* WHAT IS BEING ASKED: Copy out each line below exactly as it appears.

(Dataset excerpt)
<<<<

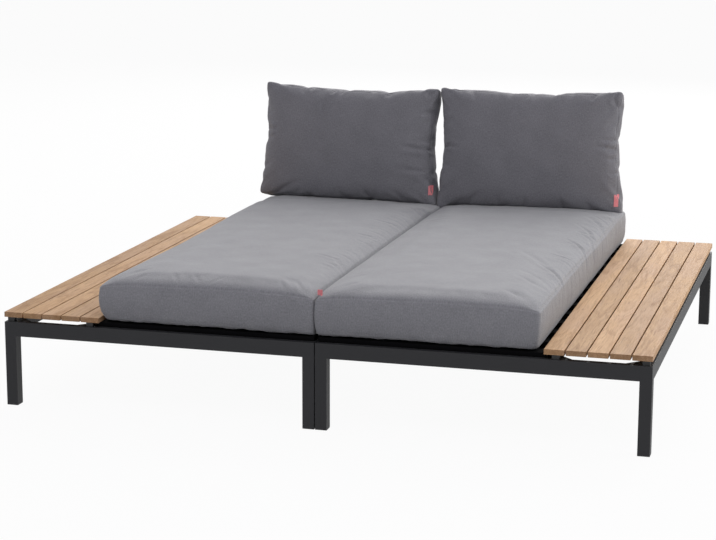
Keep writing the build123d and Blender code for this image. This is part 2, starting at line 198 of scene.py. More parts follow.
# oiled teak: every slat takes its own tone from its place across the table; a span maps the
# first two values to the last two
teakWood = {
    "pale": (0.570, 0.368, 0.202),
    "deep": (0.310, 0.172, 0.082),
    "streak": (0.170, 0.084, 0.037),
    "rose": (0.482, 0.317, 0.208),
    "endGrain": (0.260, 0.140, 0.066),
    "tableEdge": 0.7565,
    "slatPitch": 0.070,
    "sideStep": 17.0,
    "boardShift": 9.0,
    "boardTint": (0.0, 1.0, 0.89, 1.08),
    "bend": {"stretch": (11.0, 2.6, 11.0), "detail": 2.0},
    "bendReach": 0.13,
    "ringTurns": 520.0,
    "ringShare": 0.17,
    "streaks": {"stretch": (85.0, 4.0, 85.0), "detail": 5.0, "roughness": 0.62, "distortion": 0.9},
    "streakSpan": (0.32, 0.68, 0.0, 1.0),
    "toneSpan": (0.0, 1.1, 0.0, 0.54),
    "hue": {"stretch": (12.0, 2.4, 12.0), "detail": 2.0},
    "hueSpan": (0.42, 0.60, 0.0, 0.50),
    "patches": {"stretch": (26.0, 3.6, 26.0), "detail": 4.0, "roughness": 0.6, "distortion": 1.2},
    "patchSpan": (0.50, 0.72, 0.0, 0.80),
    "flecks": {"stretch": (190.0, 11.0, 190.0), "detail": 3.0, "roughness": 0.6, "distortion": 0.5},
    "fleckSpan": (0.58, 0.74, 0.0, 0.62),
    "pores": {"stretch": (620.0, 16.0, 620.0), "detail": 3.0, "roughness": 0.6},
    "poreSpan": (0.58, 0.74, 0.0, 0.50),
    "endNoise": {"scale": 420.0, "detail": 3.0},
    "endShare": (0.0, 0.8),
    "sawnFrom": 0.8,
    "roughness": (0.58, 0.72),
    "poreDepth": 0.6,
    "streakDepth": 0.4,
    "bump": (0.35, 0.0006),
    "gloss": 0.14,
}


def makeTeak(wood):
    material, tree, shader = newMaterial("oiledTeak")
    place = objectPlace(tree)
    across = addNode(tree, "ShaderNodeSeparateXYZ", {0: place}).outputs["X"]
    fromEdge = mathNode(tree, "SUBTRACT", mathNode(tree, "ABSOLUTE", across), wood["tableEdge"])
    step = mathNode(tree, "FLOOR", mathNode(tree, "DIVIDE", fromEdge, wood["slatPitch"]))
    side = mathNode(tree, "MULTIPLY", mathNode(tree, "GREATER_THAN", across), wood["sideStep"])
    board = mathNode(tree, "ADD", step, side)
    chance = addNode(tree, "ShaderNodeTexWhiteNoise", {"W": board}, noise_dimensions="1D")
    shift = {0: chance.outputs["Color"], 3: wood["boardShift"]}
    offset = addNode(tree, "ShaderNodeVectorMath", shift, operation="SCALE").outputs[0]
    moved = addNode(tree, "ShaderNodeVectorMath", {0: place, 1: offset}, operation="ADD").outputs[0]
    names = ("bend", "streaks", "hue", "patches", "flecks", "pores")
    bend, streaks, hue, patches, flecks, pores = (noiseValue(tree, moved, **wood[name]) for name in names)
    ringPlace = mathNode(tree, "ADD", across, mathNode(tree, "MULTIPLY", bend, wood["bendReach"]))
    rings = mathNode(tree, "SINE", mathNode(tree, "MULTIPLY", ringPlace, wood["ringTurns"]))
    streakShare = mapRange(tree, streaks, *wood["streakSpan"])
    tone = mathNode(tree, "ADD", mathNode(tree, "MULTIPLY", rings, wood["ringShare"]), streakShare)
    colour = mixColour(tree, mapRange(tree, tone, *wood["toneSpan"]), wood["pale"], wood["deep"])
    for mark, span, stain in (
        (hue, "hueSpan", "rose"),
        (patches, "patchSpan", "deep"),
        (flecks, "fleckSpan", "streak"),
        (pores, "poreSpan", "streak"),
    ):
        colour = mixColour(tree, mapRange(tree, mark, *wood[span]), colour, wood[stain])
    tint = mapRange(tree, chance.outputs["Value"], *wood["boardTint"])
    tinted = addNode(tree, "ShaderNodeHueSaturation", {"Value": tint, "Color": colour}).outputs[0]
    normal = addNode(tree, "ShaderNodeNewGeometry").outputs["Normal"]
    lengthways = addNode(tree, "ShaderNodeSeparateXYZ", {0: normal}).outputs["Y"]
    sawn = mathNode(tree, "GREATER_THAN", mathNode(tree, "ABSOLUTE", lengthways), wood["sawnFrom"])
    endShare = overNoise(tree, noiseValue(tree, moved, **wood["endNoise"]), *wood["endShare"])
    endColour = mixColour(tree, endShare, tinted, wood["endGrain"])
    height = weighted(tree, (pores, wood["poreDepth"]), (streaks, wood["streakDepth"]))
    values = {
        "Base Color": mixColour(tree, sawn, tinted, endColour),
        "Roughness": overNoise(tree, pores, *wood["roughness"]),
        "Normal": bumpNormal(tree, height, *wood["bump"]),
        "Specular IOR Level": wood["gloss"],
    }
    setInputs(tree, shader, values)
    return material


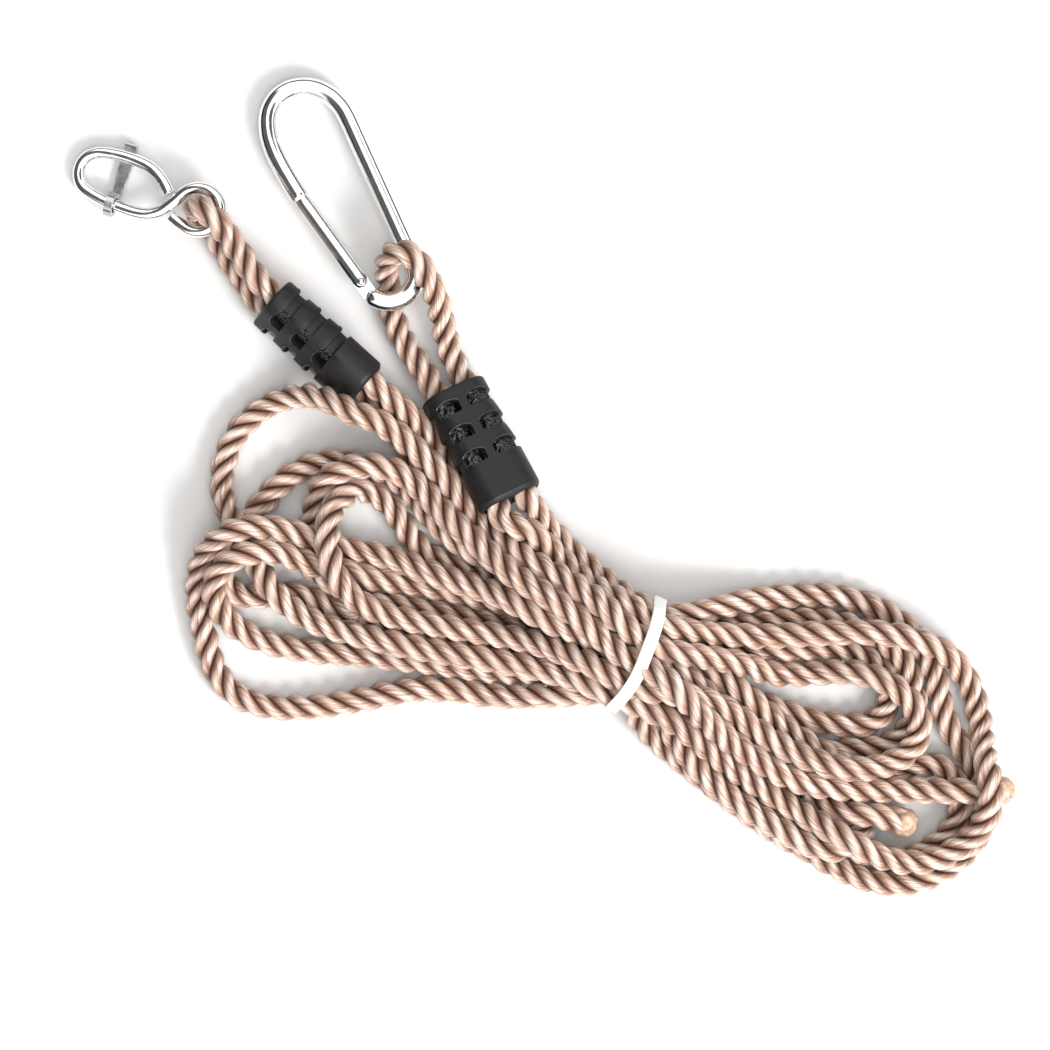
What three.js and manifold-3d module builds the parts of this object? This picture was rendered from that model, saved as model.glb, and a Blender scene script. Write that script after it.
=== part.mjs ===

>>>>

* FINAL RESULT:
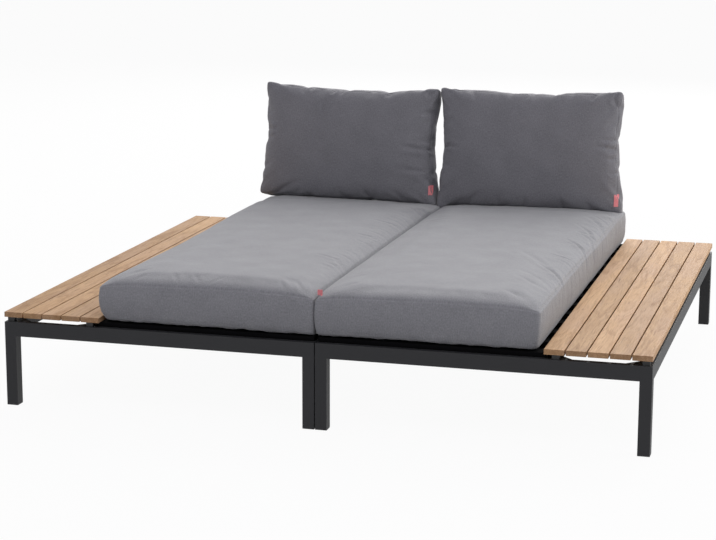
Keep writing the build123d and Blender code for this image. This is part 2, starting at line 198 of scene.py. More parts follow.
# oiled teak: every slat takes its own tone from its place across the table; a span maps the
# first two values to the last two
teakWood = {
    "pale": (0.570, 0.368, 0.202),
    "deep": (0.310, 0.172, 0.082),
    "streak": (0.170, 0.084, 0.037),
    "rose": (0.482, 0.317, 0.208),
    "endGrain": (0.260, 0.140, 0.066),
    "tableEdge": 0.7565,
    "slatPitch": 0.070,
    "sideStep": 17.0,
    "boardShift": 9.0,
    "boardTint": (0.0, 1.0, 0.89, 1.08),
    "bend": {"stretch": (11.0, 2.6, 11.0), "detail": 2.0},
    "bendReach": 0.13,
    "ringTurns": 520.0,
    "ringShare": 0.17,
    "streaks": {"stretch": (85.0, 4.0, 85.0), "detail": 5.0, "roughness": 0.62, "distortion": 0.9},
    "streakSpan": (0.32, 0.68, 0.0, 1.0),
    "toneSpan": (0.0, 1.1, 0.0, 0.54),
    "hue": {"stretch": (12.0, 2.4, 12.0), "detail": 2.0},
    "hueSpan": (0.42, 0.60, 0.0, 0.50),
    "patches": {"stretch": (26.0, 3.6, 26.0), "detail": 4.0, "roughness": 0.6, "distortion": 1.2},
    "patchSpan": (0.50, 0.72, 0.0, 0.80),
    "flecks": {"stretch": (190.0, 11.0, 190.0), "detail": 3.0, "roughness": 0.6, "distortion": 0.5},
    "fleckSpan": (0.58, 0.74, 0.0, 0.62),
    "pores": {"stretch": (620.0, 16.0, 620.0), "detail": 3.0, "roughness": 0.6},
    "poreSpan": (0.58, 0.74, 0.0, 0.50),
    "endNoise": {"scale": 420.0, "detail": 3.0},
    "endShare": (0.0, 0.8),
    "sawnFrom": 0.8,
    "roughness": (0.58, 0.72),
    "poreDepth": 0.6,
    "streakDepth": 0.4,
    "bump": (0.35, 0.0006),
    "gloss": 0.14,
}


def makeTeak(wood):
    material, tree, shader = newMaterial("oiledTeak")
    place = objectPlace(tree)
    across = addNode(tree, "ShaderNodeSeparateXYZ", {0: place}).outputs["X"]
    fromEdge = mathNode(tree, "SUBTRACT", mathNode(tree, "ABSOLUTE", across), wood["tableEdge"])
    step = mathNode(tree, "FLOOR", mathNode(tree, "DIVIDE", fromEdge, wood["slatPitch"]))
    side = mathNode(tree, "MULTIPLY", mathNode(tree, "GREATER_THAN", across), wood["sideStep"])
    board = mathNode(tree, "ADD", step, side)
    chance = addNode(tree, "ShaderNodeTexWhiteNoise", {"W": board}, noise_dimensions="1D")
    shift = {0: chance.outputs["Color"], 3: wood["boardShift"]}
    offset = addNode(tree, "ShaderNodeVectorMath", shift, operation="SCALE").outputs[0]
    moved = addNode(tree, "ShaderNodeVectorMath", {0: place, 1: offset}, operation="ADD").outputs[0]
    names = ("bend", "streaks", "hue", "patches", "flecks", "pores")
    bend, streaks, hue, patches, flecks, pores = (noiseValue(tree, moved, **wood[name]) for name in names)
    ringPlace = mathNode(tree, "ADD", across, mathNode(tree, "MULTIPLY", bend, wood["bendReach"]))
    rings = mathNode(tree, "SINE", mathNode(tree, "MULTIPLY", ringPlace, wood["ringTurns"]))
    streakShare = mapRange(tree, streaks, *wood["streakSpan"])
    tone = mathNode(tree, "ADD", mathNode(tree, "MULTIPLY", rings, wood["ringShare"]), streakShare)
    colour = mixColour(tree, mapRange(tree, tone, *wood["toneSpan"]), wood["pale"], wood["deep"])
    for mark, span, stain in (
        (hue, "hueSpan", "rose"),
        (patches, "patchSpan", "deep"),
        (flecks, "fleckSpan", "streak"),
        (pores, "poreSpan", "streak"),
    ):
        colour = mixColour(tree, mapRange(tree, mark, *wood[span]), colour, wood[stain])
    tint = mapRange(tree, chance.outputs["Value"], *wood["boardTint"])
    tinted = addNode(tree, "ShaderNodeHueSaturation", {"Value": tint, "Color": colour}).outputs[0]
    normal = addNode(tree, "ShaderNodeNewGeometry").outputs["Normal"]
    lengthways = addNode(tree, "ShaderNodeSeparateXYZ", {0: normal}).outputs["Y"]
    sawn = mathNode(tree, "GREATER_THAN", mathNode(tree, "ABSOLUTE", lengthways), wood["sawnFrom"])
    endShare = overNoise(tree, noiseValue(tree, moved, **wood["endNoise"]), *wood["endShare"])
    endColour = mixColour(tree, endShare, tinted, wood["endGrain"])
    height = weighted(tree, (pores, wood["poreDepth"]), (streaks, wood["streakDepth"]))
    values = {
        "Base Color": mixColour(tree, sawn, tinted, endColour),
        "Roughness": overNoise(tree, pores, *wood["roughness"]),
        "Normal": bumpNormal(tree, height, *wood["bump"]),
        "Specular IOR Level": wood["gloss"],
    }
    setInputs(tree, shader, values)
    return material


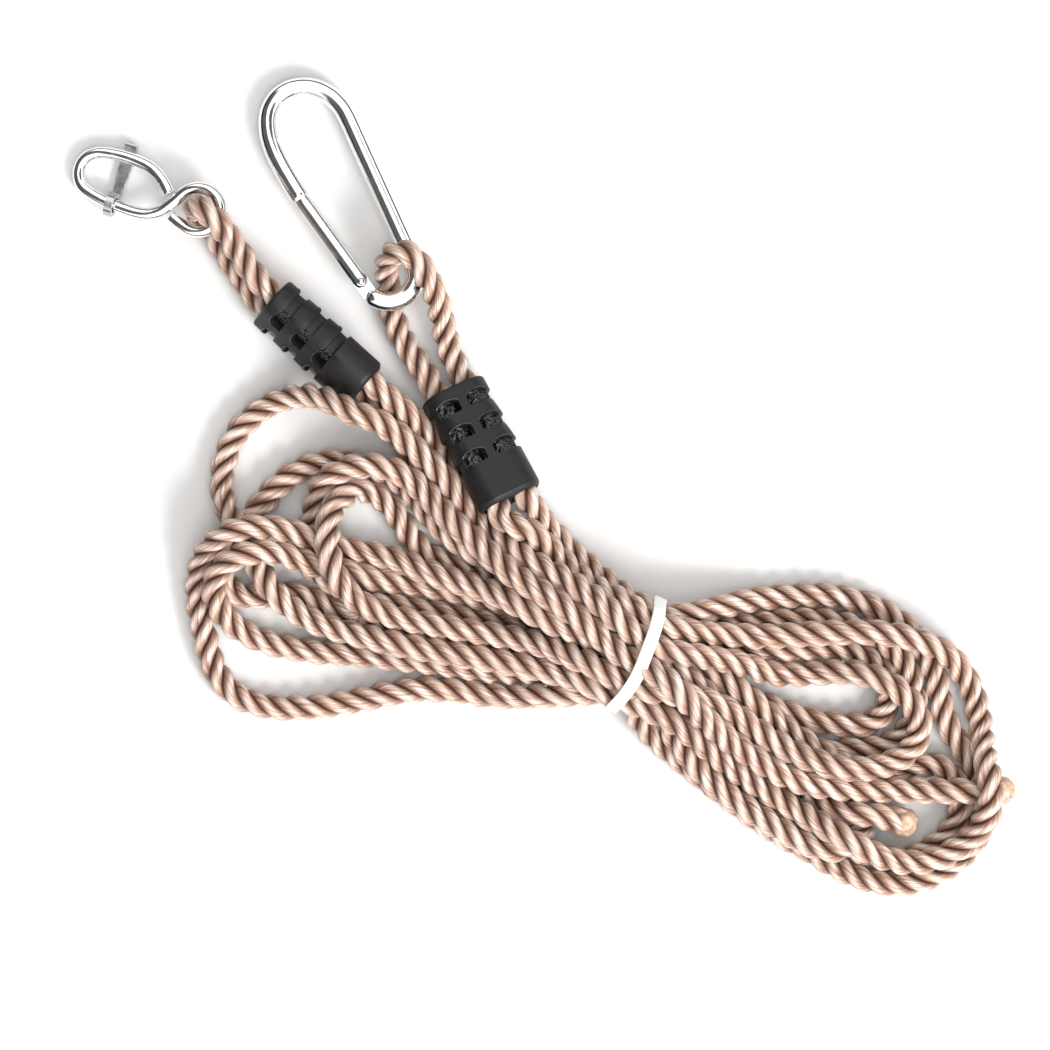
What three.js and manifold-3d module builds the parts of this object? This picture was rendered from that model, saved as model.glb, and a Blender scene script. Write that script after it.
=== part.mjs ===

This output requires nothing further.